Voltando a 1966, a ocupação efetivou-se por uma série de projetos, dentre os quais se previa a geração de quarenta mil empregos, para isso o governo ditatorial apostara nos incentivos fiscais como meio de atrair grandes empresários das outras regiões brasileiras. Assim, restruturam o Banco da Amazônia, e transformaram a a Superintendência do Plano de Valorização da Amazônia (SPVEA), em Superintendência do Desenvolvimento da Amazônia (SUDAM). A grosso modo, a ideia era a seguinte, o governo ofereceu 50% de desconto no imposto de renda das empresas que tinham negócio no país, esse dinheiro era depositado no Banco da Amazônia para a criação de um fundo de investimentos. Aqueles que estivessem dispostos a investir na ocupação do território, teriam que apresentar  um projeto ao banco e, se aprovado, sairia dali com 75%  do capital necessário, cabendo aos empresários arcar com os outros 25%. O resultado foi desastroso para a região, até a Volkswagen resolveu criar gado em uma fazenda com 140 mil hectares no sul do Pará. O projeto "gado do futuro" da empresa não deu os resultados esperados, sobretudo, após uma série de denúncias sobre as condições dos trabalhadores (aproximadamente 400), essa história está muito bem documentada no obra "Volkswagen in the Amazon: The Tragedy of Global Development in Modern Brazil (Global and International History)" de Antoine Akcer

Neste ponto está a importância da pesquisa de José de Souza Martins, para ele o fato dos novos proprietários de terra na Amazônia terem tradição nos negócios urbanos (como a Volkswagen), não os impediu de reproduzir em suas fazendas modelos de trabalhos em condições análogas a de trabalho escravo. Em sua pesquisa, são citadas 431 fazendas em que ocorreram denúncias de trabalho escravo, entre os anos de 1970 e 1993, destas 308 eram na Amazônia, a pesquisa também indicou que neste período, somadas as denúncias, houve mais de 85 mil trabalhadores escravizados. Todavia, o número que já assusta, na verdade está longe da realidade, uma vez que muitos casos nunca foram denunciados, Martins aponta outros estudos onde o volume de peões trabalhando na estação da seca na Amazônia na década de 1970 poderia variar entre 250 e 400 mil. (p.77). 

Foto - CNBB
Em maior parte (72%), os trabalhadores eram contratados no desmatamento para abertura de áreas (fazendas) para a agropecuária, outro dado alarmante é que 53% dos peões escravizados, foram empregados nesta função. Significa dizer que a construção dos latifúndios na chamada Amazônia Legal foram em sua grande maioria estabelecidos por meio do trabalho de dívida, isto é, os trabalhadores eram recrutados em outras regiões (principalmente no nordeste) e eram submetidos a duras jornadas de trabalho sem quaisquer condições de abandonar o "emprego", uma vez que o custo de sua estadia (moradia e alimentação) superava o de seu salário. 

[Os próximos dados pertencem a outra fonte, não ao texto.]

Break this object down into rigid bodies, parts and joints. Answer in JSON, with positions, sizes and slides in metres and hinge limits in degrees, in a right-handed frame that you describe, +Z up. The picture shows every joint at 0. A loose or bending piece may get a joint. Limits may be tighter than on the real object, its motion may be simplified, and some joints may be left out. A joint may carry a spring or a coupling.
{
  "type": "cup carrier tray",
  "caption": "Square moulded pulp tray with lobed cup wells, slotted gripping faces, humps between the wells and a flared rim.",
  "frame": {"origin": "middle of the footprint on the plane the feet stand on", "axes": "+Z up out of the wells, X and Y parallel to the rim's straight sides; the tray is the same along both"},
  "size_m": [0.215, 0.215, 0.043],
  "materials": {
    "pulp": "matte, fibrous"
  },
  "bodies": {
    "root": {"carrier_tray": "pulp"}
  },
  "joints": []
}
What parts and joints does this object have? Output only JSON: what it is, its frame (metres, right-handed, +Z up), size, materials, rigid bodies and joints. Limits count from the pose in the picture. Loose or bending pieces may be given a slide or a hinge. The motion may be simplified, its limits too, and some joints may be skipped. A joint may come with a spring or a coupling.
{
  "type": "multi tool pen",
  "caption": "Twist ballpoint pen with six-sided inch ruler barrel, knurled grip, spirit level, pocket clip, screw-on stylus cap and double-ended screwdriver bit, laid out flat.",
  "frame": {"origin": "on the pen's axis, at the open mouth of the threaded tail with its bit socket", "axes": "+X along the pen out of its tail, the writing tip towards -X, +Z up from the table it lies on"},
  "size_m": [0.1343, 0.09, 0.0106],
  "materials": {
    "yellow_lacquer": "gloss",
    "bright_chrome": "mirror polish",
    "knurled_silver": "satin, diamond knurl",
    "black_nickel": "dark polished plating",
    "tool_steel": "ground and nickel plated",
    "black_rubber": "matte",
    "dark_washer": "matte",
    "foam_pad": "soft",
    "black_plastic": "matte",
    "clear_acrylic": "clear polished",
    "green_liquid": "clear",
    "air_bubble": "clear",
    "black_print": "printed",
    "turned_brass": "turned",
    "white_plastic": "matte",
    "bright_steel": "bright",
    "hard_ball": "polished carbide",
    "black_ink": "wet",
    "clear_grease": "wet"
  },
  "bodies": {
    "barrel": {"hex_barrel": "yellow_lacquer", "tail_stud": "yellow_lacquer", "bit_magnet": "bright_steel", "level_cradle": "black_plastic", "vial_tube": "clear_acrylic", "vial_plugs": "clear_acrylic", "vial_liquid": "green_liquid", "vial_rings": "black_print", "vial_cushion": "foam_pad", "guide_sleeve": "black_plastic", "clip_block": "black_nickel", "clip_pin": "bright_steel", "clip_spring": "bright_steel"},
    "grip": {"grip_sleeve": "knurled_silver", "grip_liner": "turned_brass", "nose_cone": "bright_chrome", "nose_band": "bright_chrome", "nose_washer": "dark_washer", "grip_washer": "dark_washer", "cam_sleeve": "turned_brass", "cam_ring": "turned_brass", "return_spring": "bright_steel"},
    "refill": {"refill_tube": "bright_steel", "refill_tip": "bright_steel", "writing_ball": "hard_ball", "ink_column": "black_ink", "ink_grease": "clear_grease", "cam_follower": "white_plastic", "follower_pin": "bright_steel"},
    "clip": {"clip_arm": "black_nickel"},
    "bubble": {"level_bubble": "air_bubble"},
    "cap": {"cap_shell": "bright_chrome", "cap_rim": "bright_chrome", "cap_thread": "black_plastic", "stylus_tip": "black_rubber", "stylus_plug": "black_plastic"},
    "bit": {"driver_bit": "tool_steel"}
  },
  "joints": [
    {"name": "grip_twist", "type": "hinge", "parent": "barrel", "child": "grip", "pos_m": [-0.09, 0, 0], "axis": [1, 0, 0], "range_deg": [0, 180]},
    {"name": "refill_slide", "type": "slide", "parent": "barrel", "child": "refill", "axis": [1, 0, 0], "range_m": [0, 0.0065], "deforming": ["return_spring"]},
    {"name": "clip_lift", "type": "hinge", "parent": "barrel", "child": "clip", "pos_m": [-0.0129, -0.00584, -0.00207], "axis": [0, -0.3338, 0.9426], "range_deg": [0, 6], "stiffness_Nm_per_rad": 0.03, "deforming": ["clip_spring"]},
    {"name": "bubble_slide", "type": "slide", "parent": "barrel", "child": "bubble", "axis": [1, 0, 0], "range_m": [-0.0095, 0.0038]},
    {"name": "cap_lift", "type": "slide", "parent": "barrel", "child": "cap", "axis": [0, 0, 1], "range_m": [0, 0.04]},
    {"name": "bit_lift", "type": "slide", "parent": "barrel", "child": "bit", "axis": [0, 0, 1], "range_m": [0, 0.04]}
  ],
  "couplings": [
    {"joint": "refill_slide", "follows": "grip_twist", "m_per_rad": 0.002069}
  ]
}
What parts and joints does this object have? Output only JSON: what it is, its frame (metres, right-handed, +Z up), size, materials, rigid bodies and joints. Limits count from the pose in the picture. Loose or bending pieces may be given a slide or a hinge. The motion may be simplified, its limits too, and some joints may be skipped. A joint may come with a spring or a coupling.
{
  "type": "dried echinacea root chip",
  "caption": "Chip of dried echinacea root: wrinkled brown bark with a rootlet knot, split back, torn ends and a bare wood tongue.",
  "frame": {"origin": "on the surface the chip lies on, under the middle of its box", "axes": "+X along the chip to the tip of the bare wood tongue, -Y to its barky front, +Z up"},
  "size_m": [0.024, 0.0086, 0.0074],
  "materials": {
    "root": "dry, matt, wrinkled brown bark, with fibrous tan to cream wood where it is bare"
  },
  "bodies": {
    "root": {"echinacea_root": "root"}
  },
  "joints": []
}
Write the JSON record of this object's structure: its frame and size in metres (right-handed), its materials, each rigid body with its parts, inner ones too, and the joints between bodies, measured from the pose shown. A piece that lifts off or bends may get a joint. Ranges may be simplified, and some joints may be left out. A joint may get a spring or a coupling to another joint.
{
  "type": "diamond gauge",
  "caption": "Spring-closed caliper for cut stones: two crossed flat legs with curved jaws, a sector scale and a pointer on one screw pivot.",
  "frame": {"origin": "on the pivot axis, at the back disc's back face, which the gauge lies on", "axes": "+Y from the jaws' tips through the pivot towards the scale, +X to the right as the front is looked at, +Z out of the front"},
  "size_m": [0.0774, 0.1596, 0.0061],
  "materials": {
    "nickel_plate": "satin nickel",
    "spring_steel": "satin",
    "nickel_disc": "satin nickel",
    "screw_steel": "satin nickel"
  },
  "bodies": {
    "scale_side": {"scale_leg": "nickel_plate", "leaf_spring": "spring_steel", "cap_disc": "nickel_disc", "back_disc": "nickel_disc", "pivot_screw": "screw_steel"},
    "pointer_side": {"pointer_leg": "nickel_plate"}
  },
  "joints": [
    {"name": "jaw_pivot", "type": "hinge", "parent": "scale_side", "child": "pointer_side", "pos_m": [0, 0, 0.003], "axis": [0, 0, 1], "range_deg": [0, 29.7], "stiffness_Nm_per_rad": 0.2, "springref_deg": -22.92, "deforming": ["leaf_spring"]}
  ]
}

O negócio do trabalho escravo ainda contava (e conta) com uma significativa rede de comércio (legal e ilegal), e porque não dizer, um complexo sistema de pequenos negócios que se alimentam do trabalho escravo.  Martins (p.89), cita alguns, como os traficantes (responsáveis pelo recrutamentos dos trabalhadores), os donos de prostíbulos (cujas prostitutas vivem em condições semelhantes aos peões, isto é, trabalho por dívida), onde os peões que conseguem algum saldo o gasta com tal diversão, há ainda os vendedores de roupas e bugigangas (rádios, pilhas, relógios, outros), Martins inclui também, a polícia que prende forasteiros e aventureiros e lhes confiscam tudo, restando-lhes a "peonagem", por fim, os pistoleiros empregados por traficantes e capatazes das fazendas para o serviços de vigilâncias e disciplinas dos peões além da captura dos fujões. 

Um levantamento realizado pelo Ministério Público do Trabalho e a Pastoral da Terra, divulgados pela Comissão Nacional de Justiça (CNJ) no início deste ano, apontavam que entre 1995 e 2018, 53,609 trabalhadores foram resgatados nas mais de 2 mil operações realizadas no período. Os números, embora ainda impressionantes, apontam para uma redução deste tipo de trabalho quando comparado aos 85 mil da série anterior. Trata-se ainda de verificar que ao longo desse último período, mais precisamente entre 1995 e 2007 os índices de desmatamento na Amazônia seguiram alarmantes (média de quase 20 mil km²), o que nos faz pensar que os números do trabalho escravo no Brasil seguem não representando a realidade.  O desmonte das estruturas de fiscalização tanto do Ministério do Trabalho, da Funai, do Ibama, contribuirão ainda mais para o renascimento desta prática. Em 2019 o desmatamento atingiu sua maior série histórica dos últimos 10 anos (9.762 Km²), isso não seria possível sem a mão de obra do trabalho por endividamento ou outros modelos semelhantes e análogos ao trabalho escravo.